Афанасьев собрал свои рассказы о солдате среди крестьян- рекрутов русско-турецкой войны. Это, следовательно, христианские истории, и их черт — это diabolus христианства, персонаж, неизменно фигурирующий в русской народной литературе, хотя и в различных воплощениях. Мой первоначальный замысел состоял в том, чтобы отнести нашу пьесу к любой эпохе и вместе с тем к 1918 г., ко многим национальностям и ни к одной в отдельности, но без нарушения религиозно-культового статуса о дьяволе. В соответствии с этим в первоначальной постановке Солдат был одет в форму рядового швейцарской армии 1918 г., тогда как костйм и особенно парикмахерский инструмент собирателя бабочек относились ко времени 1830 г. Названия местностей, как-то Денье и Денези, тоже звучат как названия деревень в кантоне Во, но фактически вымышлены; эти и другие «локализмы» (актеры также употребляли словечки из жаргона кантона Во) должны были изменяться в зависимости от места, где давался спектакль. Я по- прежнему поощряю постановщиков в придании спектаклю локального колорита и, если они желают, в выборе для Солдата любого костюма отдаленной эпохи, но приятного для аудитории. Наш солдат в 1918 г. очень определенно воспринимался как жертва тогдашнего мирового конфликта, несмотря на нейтральность сюжета. «История солдата» остается моей единственной вещью для театра, имеющей отношение к современности.
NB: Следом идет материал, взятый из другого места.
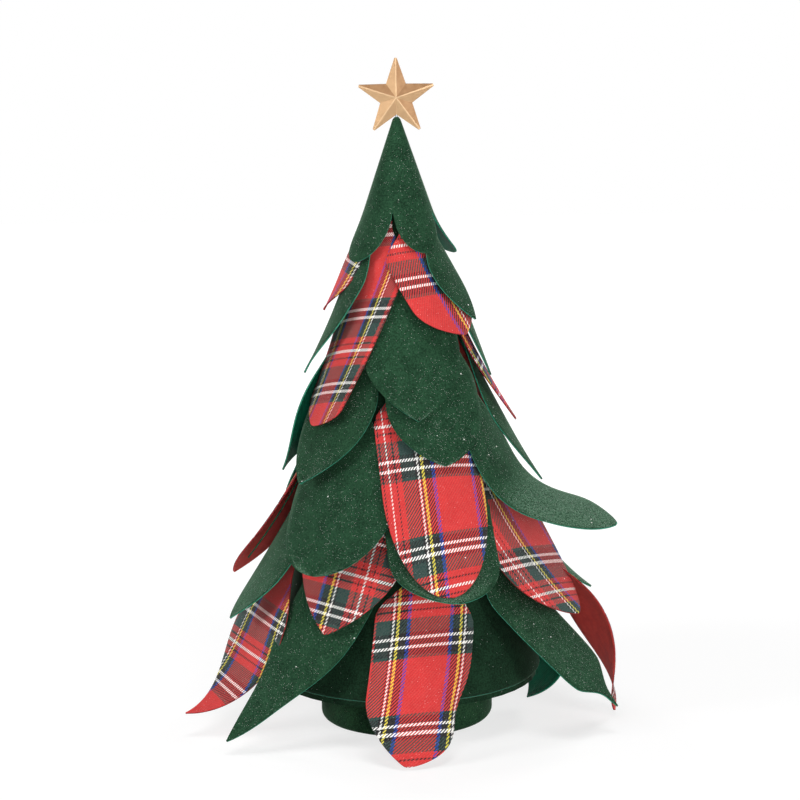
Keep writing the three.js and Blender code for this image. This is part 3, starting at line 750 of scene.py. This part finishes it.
def kept_width(row, share):
    """The share of its full width that a leaf keeps, at a place along it."""
    loss, first, last = row.slim
    past = min(1, max(0, (share - first) / (last - first)))
    return row.thin * (1 - loss * past**2 * (3 - 2 * past))


def fold_at(row, share):
    """How far the right edge of a leaf is folded back, in millimetres."""
    middle, spread, depth = row.fold
    return depth * math.exp(-(((share - middle) / spread) ** 2))


def ripple_at(row, share, across):
    """How far the free edge of a leaf waves out of its face, in millimetres."""
    phase = row.around / RIPPLE_DRIFT + (RIPPLE_SPLIT if across > 0 else 0)
    wave = row.ripple * math.sin(share * RIPPLE_RATE + phase) + row.stand
    return free_share(share) * across**2 * wave - fold_at(row, share) * max(0, across) ** 2


def settled(row, stop, place):
    """A place turned about the middle line of the leaf, and moved aside and out."""
    share, middle, (along, sideways, face) = stop
    arch = math.sin(math.pi * share)
    free = free_share(share)
    angle = math.radians(row.turned * arch + row.unwound * free**2)
    turn = Matrix.Rotation(angle, 3, tuple(along))
    aside = row.bow * arch + row.hook * free**3
    height, crossing, stretch = row.wave
    rise = height * free * math.sin(math.tau * (share - crossing) / stretch) - row.droop * free**3
    return middle + np.array(turn @ Vector(place - middle)) + sideways * aside + face * rise


print("leaves with a wave of their own:", [row.name for row in LEAVES if row.wave[0]])

# %% [markdown]
# A ring goes once round the leaf: over its face, round the cut edge, and back along the lining. The two
# corners of the cut are broken by a narrow slope, so that they catch a line of light, and a point closes
# the ring at the root and at the tip.

# %% Rings of a leaf
LEAF_ROWS = 40
LEAF_COLUMNS = 14
LEAST_HALF = 0.2
EDGE_SLOPE = 0.16
TIP_SHARE = 0.998


def leaf_ring(row, stop, length):
    """Places round a leaf from its right edge, over the face and back, and where they lay on the cloth."""
    share = stop[0]
    half = max(half_width(row, share), LEAST_HALF)
    slope = min(EDGE_SLOPE, half / 3)
    inner = 1 - slope / half
    sides = [inner * (1 - 2 * i / LEAF_COLUMNS) for i in range(LEAF_COLUMNS + 1)]
    thick = CLOTH / 2
    outline = [(1, thick - slope)] + [(a, thick) for a in sides] + [(-1, thick - slope)]
    outline += [(-1, slope - thick)] + [(a, -thick) for a in reversed(sides)] + [(1, slope - thick)]
    kept = kept_width(row, share)
    folded = 1 - fold_at(row, share) / FOLD_REACH
    outline = [(a * kept * (folded if a > 0 else 1), d + ripple_at(row, share, a)) for a, d in outline]
    places = [settled(row, stop, bent(row, stop, a, d)) * MM for a, d in outline]
    lengthwise = length * share + row.sett[1]
    tilt = row.skew[0] + row.skew[1] * share
    widths = [half * a for a, _ in outline]
    spots = [((w * row.gathered + row.sett[0]) * MM, (lengthwise + w * tilt) * MM) for w in widths]
    return places, spots, [(spot[0], lengthwise * MM) for spot in spots]


RING_KINDS = [FACE] * (LEAF_COLUMNS + 2) + [EDGE] + [BACK] * (LEAF_COLUMNS + 2) + [EDGE]
print("points in a ring:", len(RING_KINDS))

# %% [markdown]
# Each leaf becomes one closed mesh, velvet with a teal back or tartan with a red one. It takes the place
# of its solid.

# %% Making the leaves
AREA_STEPS = 200
LEAF_WALK = 3
LEAF_CROWD = (1.3, 0.4)
CLOTHS = {"velvet": [velvet, teal_edge, teal_back], "tartan": [tartan, red_edge, red_back]}


def cloth_area(row):
    """Area of the cut leaf in square metres."""
    length = DIES[row.cut][0] * row.long
    shares = [(i + 0.5) / AREA_STEPS for i in range(AREA_STEPS)]
    widths = [2 * half_width(row, share) * kept_width(row, share) for share in shares]
    return sum(widths) / AREA_STEPS * length * MM * MM


def make_leaf(row):
    length = DIES[row.cut][0] * row.long
    shares = [TIP_SHARE * share for share in shares_along(row, LEAF_ROWS, LEAF_CROWD)]
    stops = leaf_stops(row, row.raised, shares, LEAF_WALK)
    rings, spots, straight = zip(*[leaf_ring(row, stop, length) for stop in stops])
    faces, chosen = joined(rings, RING_KINDS)
    points = [p for ring in rings for p in ring]
    marks = {"cut": sum(spots, []), "weave": sum(straight, [])}
    count = len(rings[0])
    last = (len(rings) - 1) * count
    root, tip = len(points), len(points) + 1
    points += [np.mean(rings[0], axis=0), np.mean(rings[-1], axis=0)]
    for layer in marks.values():
        layer += [layer[0], layer[-1]]
    for j in range(count):
        k = (j + 1) % count
        faces += [(root, k, j), (last + j, last + k, tip)]
        chosen += [EDGE, EDGE]
    piece = new_piece("cloth_leaf_" + row.name, points, faces, CLOTHS[row.cloth], chosen, marks)
    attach(piece, "root")
    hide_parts("leaf_" + row.name)
    cloth_area(row)
    return piece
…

Роль рассказчика преследовала двойную цель: он является иллюзионистом-переводчиком между действующими лицами и вместе с тем комментатором-посредником между сценой и публикой. Однако введение рассказчика в действие пьесы было более поздним измышлением, идеей, заимствованной у Пиранделло. Я был захвачен ею, но потом меня постоянно увлекали новые условности, которые в значительной мере определяют привлекательность театра для меня. Роль танцора также была придумана позже. Должно быть, мы боялись, что пьеса без танца покажется однообразной.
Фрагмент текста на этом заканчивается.